▸ SHORT TASK: Only the lines from the line with "Write part 4" through the line with "SLACK_DOWN = (5.0, 3.1)" should be copied, exactly as they appear, with both ends kept.

========

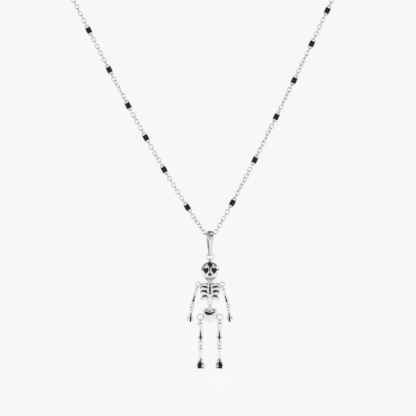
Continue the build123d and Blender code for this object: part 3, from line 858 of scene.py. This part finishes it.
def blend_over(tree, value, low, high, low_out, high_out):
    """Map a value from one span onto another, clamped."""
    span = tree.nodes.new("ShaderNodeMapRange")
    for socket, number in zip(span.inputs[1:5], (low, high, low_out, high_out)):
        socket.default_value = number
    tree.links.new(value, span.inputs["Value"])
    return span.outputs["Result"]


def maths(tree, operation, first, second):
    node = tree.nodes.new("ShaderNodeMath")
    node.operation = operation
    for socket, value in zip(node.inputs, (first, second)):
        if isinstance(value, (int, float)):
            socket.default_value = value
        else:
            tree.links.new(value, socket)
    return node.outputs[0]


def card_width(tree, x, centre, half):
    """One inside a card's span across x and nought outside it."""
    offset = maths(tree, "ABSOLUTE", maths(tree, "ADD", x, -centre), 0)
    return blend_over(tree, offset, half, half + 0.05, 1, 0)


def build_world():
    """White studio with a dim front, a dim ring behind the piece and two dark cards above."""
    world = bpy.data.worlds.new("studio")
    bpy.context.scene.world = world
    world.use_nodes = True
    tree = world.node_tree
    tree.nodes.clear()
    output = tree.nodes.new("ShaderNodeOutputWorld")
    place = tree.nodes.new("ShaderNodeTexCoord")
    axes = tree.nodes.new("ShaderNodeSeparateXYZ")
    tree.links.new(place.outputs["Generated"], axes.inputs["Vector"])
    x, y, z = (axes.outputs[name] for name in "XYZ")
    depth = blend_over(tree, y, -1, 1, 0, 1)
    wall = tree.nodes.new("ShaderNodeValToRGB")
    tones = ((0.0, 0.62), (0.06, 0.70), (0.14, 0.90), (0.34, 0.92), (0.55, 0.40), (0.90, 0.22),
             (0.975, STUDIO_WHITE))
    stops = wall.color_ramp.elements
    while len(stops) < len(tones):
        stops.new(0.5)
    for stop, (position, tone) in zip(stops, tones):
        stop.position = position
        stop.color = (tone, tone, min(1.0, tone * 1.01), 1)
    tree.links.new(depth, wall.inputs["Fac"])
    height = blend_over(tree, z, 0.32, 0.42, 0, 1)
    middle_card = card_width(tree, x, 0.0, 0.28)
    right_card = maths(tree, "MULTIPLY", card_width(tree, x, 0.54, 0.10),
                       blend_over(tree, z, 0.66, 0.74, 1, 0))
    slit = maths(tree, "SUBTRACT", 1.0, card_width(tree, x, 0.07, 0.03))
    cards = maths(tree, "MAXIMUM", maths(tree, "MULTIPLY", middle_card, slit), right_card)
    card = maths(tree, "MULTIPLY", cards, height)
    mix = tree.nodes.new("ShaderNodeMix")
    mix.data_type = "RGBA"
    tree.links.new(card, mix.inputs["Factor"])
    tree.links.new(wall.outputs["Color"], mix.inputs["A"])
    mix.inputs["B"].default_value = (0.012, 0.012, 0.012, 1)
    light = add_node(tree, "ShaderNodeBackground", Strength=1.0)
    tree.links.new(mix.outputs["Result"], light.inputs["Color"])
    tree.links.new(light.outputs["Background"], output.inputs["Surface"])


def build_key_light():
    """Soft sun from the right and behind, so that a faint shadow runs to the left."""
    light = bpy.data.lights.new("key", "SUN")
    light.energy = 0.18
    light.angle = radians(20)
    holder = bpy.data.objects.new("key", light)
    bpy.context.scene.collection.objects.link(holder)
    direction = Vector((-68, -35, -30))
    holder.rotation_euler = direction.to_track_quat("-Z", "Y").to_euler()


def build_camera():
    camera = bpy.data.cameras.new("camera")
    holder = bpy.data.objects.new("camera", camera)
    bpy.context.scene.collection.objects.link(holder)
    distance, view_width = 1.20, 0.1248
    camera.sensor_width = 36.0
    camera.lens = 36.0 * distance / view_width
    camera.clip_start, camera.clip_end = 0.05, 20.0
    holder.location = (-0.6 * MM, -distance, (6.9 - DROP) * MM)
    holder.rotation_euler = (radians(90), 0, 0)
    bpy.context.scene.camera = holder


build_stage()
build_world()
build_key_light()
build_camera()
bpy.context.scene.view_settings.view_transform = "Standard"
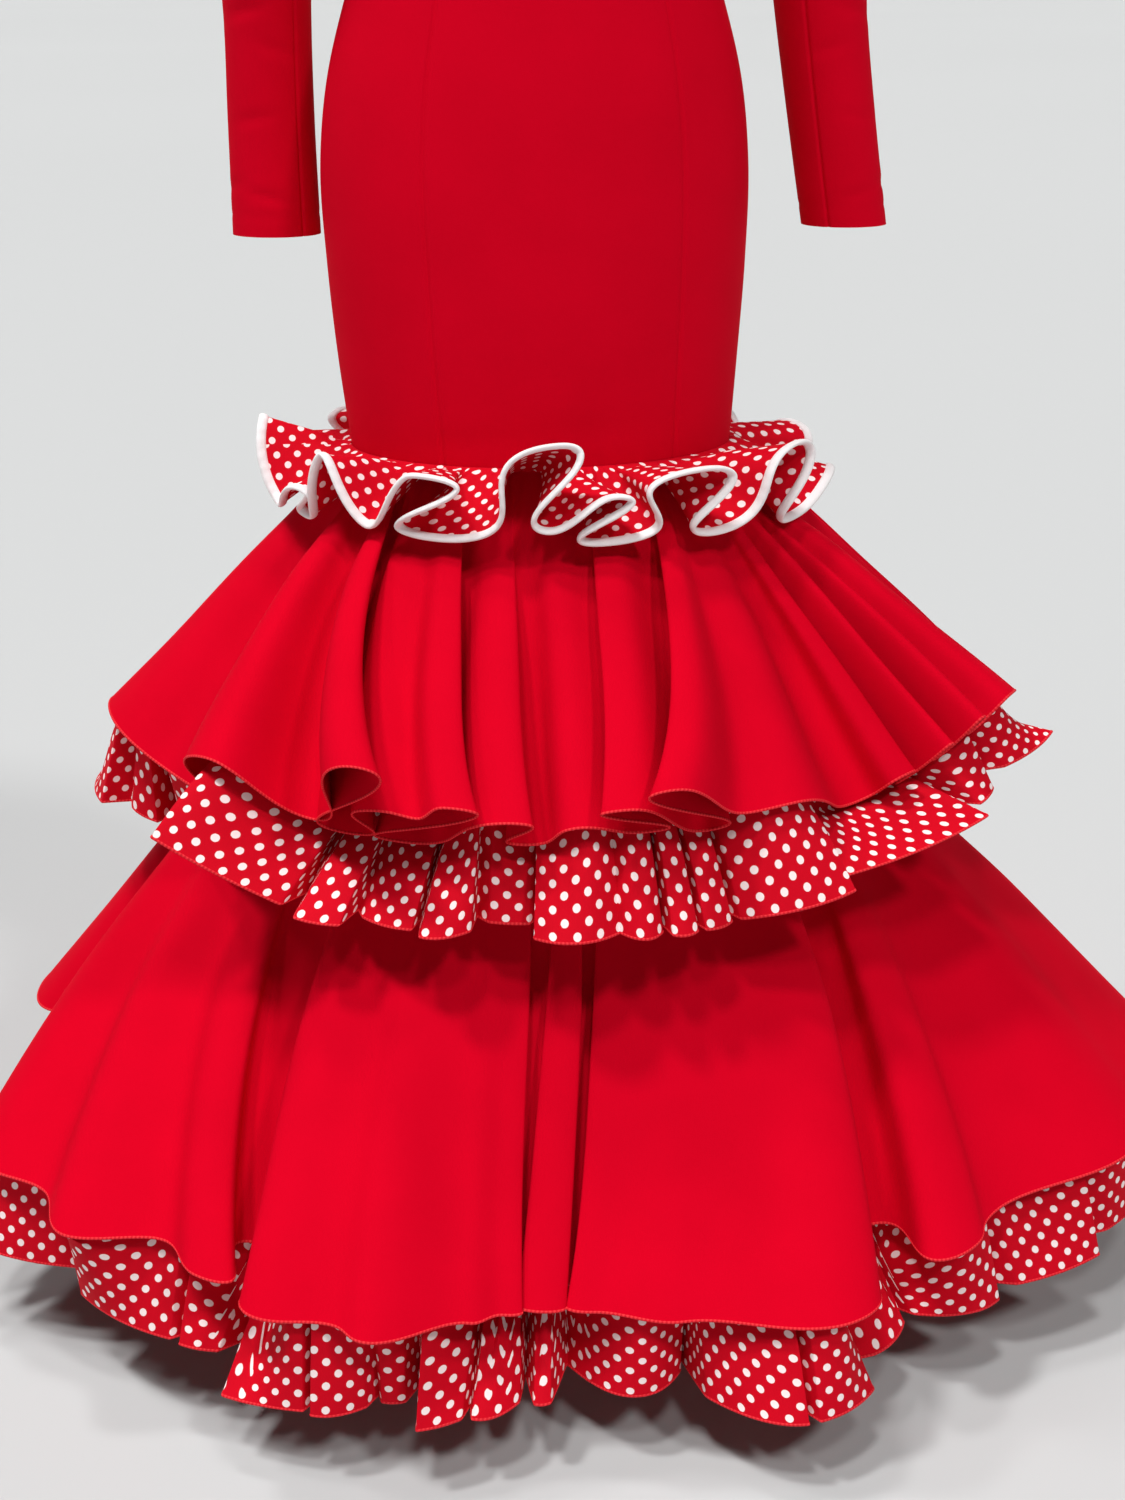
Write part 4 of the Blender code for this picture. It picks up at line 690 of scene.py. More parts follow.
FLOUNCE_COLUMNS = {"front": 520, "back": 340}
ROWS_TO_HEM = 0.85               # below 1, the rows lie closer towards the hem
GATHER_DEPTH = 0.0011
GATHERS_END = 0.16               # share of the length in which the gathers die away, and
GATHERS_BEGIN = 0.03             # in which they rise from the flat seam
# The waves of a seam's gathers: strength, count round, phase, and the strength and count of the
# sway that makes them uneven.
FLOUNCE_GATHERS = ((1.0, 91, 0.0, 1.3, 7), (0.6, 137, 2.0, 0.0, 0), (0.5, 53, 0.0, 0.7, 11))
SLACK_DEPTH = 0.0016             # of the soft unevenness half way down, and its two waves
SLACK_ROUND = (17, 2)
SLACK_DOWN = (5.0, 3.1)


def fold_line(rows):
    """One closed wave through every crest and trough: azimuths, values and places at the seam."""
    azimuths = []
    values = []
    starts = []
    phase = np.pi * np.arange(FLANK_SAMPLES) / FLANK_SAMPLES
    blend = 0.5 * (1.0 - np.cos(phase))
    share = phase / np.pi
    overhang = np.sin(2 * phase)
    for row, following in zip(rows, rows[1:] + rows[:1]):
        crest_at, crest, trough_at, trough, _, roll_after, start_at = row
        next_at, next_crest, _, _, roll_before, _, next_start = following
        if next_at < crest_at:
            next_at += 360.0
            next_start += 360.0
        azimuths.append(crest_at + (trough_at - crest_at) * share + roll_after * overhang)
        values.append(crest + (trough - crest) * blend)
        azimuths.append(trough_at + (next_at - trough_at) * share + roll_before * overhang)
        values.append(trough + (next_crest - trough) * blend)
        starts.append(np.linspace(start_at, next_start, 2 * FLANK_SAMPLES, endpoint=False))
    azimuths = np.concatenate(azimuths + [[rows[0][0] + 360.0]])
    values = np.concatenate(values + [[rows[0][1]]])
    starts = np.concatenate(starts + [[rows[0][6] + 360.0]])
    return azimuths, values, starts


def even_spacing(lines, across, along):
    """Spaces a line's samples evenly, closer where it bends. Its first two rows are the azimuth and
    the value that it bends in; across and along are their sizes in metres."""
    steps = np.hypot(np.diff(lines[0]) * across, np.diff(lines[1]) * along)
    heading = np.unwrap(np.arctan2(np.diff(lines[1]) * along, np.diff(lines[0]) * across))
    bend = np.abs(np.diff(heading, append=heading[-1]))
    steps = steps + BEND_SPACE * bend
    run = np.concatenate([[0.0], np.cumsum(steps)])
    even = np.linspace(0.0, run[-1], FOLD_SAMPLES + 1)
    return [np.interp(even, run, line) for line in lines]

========

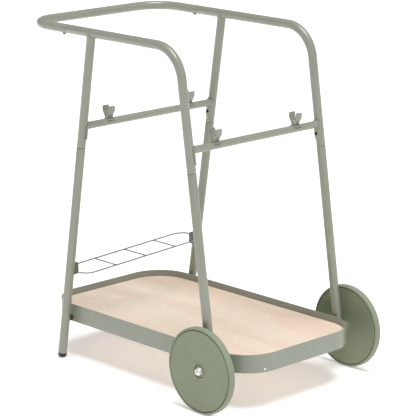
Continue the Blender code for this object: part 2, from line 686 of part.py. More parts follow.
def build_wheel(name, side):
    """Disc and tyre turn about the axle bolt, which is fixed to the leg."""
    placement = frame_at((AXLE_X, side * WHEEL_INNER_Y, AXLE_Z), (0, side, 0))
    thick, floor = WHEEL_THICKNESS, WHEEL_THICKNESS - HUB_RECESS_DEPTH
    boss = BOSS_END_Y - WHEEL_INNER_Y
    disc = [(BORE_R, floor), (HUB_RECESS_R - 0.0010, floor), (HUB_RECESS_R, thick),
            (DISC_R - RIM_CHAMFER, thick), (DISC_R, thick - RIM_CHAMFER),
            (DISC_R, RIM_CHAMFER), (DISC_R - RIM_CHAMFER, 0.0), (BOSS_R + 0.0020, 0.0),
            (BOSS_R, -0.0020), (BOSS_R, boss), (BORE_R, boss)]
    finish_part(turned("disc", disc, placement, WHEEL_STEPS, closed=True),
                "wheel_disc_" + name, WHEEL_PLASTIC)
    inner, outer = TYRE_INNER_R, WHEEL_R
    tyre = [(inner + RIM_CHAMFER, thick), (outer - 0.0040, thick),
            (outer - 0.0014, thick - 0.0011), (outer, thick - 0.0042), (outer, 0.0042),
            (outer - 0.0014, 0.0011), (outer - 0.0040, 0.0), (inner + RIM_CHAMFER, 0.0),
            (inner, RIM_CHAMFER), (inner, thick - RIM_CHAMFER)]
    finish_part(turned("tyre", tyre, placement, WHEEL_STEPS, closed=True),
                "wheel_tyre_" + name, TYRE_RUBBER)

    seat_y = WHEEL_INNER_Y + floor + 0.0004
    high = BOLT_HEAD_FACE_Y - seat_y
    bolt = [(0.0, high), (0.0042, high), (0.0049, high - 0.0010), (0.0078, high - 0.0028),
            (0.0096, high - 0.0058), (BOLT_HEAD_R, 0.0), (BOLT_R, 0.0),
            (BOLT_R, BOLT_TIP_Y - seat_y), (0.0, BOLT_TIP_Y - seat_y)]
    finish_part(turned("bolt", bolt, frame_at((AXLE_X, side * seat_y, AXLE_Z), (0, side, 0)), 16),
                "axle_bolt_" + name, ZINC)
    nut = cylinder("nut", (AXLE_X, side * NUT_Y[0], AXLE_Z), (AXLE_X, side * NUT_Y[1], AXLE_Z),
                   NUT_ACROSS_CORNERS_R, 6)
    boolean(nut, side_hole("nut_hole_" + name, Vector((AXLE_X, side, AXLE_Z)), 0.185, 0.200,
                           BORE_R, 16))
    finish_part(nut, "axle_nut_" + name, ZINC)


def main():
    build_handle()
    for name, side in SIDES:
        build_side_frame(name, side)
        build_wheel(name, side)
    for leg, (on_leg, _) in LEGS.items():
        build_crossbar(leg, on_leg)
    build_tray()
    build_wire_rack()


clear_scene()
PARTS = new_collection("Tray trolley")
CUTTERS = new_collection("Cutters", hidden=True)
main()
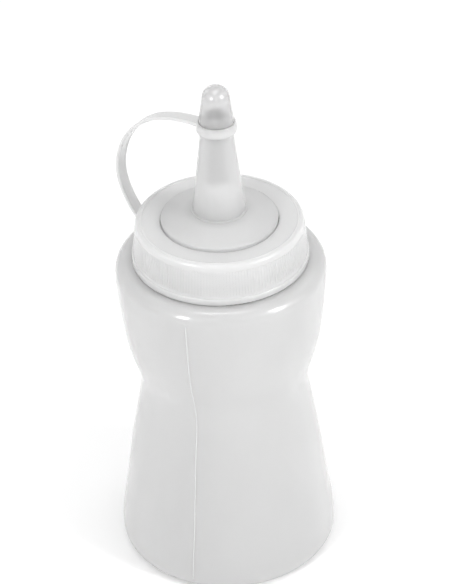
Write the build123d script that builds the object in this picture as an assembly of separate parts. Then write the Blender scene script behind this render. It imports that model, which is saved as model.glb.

========

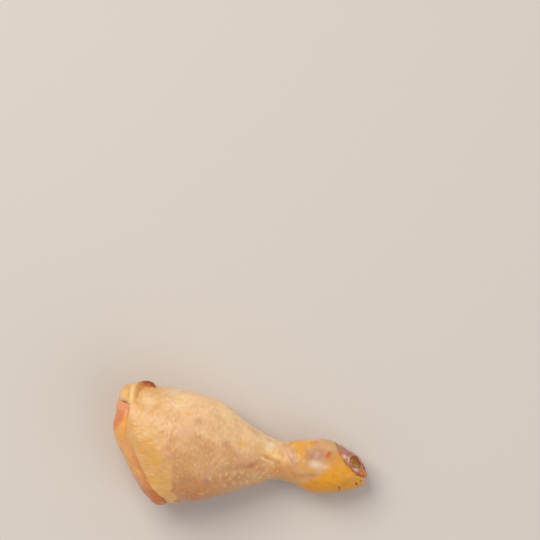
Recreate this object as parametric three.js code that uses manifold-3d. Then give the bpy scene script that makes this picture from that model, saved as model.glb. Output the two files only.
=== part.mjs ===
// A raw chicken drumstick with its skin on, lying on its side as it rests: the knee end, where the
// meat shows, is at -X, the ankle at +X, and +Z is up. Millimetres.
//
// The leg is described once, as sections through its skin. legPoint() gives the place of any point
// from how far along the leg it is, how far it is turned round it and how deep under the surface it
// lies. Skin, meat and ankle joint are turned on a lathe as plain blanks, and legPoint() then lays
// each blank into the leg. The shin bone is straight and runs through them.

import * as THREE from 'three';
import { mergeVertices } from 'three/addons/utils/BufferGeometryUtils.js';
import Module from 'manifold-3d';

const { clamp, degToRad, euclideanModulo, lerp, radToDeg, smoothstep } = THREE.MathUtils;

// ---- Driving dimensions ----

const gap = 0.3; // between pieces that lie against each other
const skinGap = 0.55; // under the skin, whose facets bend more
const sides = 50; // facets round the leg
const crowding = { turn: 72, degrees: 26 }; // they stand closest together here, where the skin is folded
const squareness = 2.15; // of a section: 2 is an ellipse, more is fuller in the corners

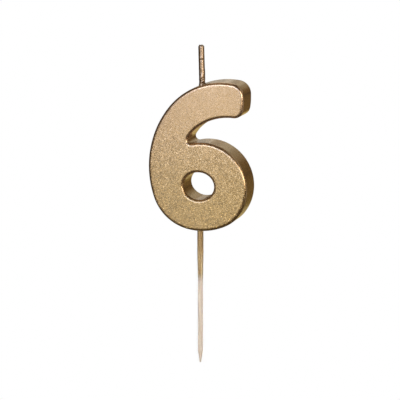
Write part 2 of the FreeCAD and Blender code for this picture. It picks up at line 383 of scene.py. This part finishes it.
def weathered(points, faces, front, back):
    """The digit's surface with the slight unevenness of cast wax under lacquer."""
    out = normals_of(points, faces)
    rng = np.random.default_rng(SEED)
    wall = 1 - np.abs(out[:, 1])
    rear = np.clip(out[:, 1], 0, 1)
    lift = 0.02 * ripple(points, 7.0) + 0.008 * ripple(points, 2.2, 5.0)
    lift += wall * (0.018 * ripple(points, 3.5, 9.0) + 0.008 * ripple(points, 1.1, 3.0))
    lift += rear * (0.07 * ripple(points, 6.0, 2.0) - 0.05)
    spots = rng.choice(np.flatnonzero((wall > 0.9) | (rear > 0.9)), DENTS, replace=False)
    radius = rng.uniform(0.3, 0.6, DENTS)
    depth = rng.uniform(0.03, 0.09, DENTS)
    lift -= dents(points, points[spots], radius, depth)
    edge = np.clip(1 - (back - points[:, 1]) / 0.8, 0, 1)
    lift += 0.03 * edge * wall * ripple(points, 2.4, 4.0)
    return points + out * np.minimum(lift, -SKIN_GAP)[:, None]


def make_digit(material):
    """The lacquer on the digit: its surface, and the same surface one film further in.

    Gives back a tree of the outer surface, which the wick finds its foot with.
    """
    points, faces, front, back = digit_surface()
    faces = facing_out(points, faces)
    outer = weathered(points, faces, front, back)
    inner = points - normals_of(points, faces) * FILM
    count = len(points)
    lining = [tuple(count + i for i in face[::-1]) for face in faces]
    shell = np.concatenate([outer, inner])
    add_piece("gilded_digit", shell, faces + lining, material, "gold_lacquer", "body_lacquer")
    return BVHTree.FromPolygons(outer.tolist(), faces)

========

▸ FINAL RESULT:
Write part 4 of the Blender code for this picture. It picks up at line 690 of scene.py. More parts follow.
FLOUNCE_COLUMNS = {"front": 520, "back": 340}
ROWS_TO_HEM = 0.85               # below 1, the rows lie closer towards the hem
GATHER_DEPTH = 0.0011
GATHERS_END = 0.16               # share of the length in which the gathers die away, and
GATHERS_BEGIN = 0.03             # in which they rise from the flat seam
# The waves of a seam's gathers: strength, count round, phase, and the strength and count of the
# sway that makes them uneven.
FLOUNCE_GATHERS = ((1.0, 91, 0.0, 1.3, 7), (0.6, 137, 2.0, 0.0, 0), (0.5, 53, 0.0, 0.7, 11))
SLACK_DEPTH = 0.0016             # of the soft unevenness half way down, and its two waves
SLACK_ROUND = (17, 2)
SLACK_DOWN = (5.0, 3.1)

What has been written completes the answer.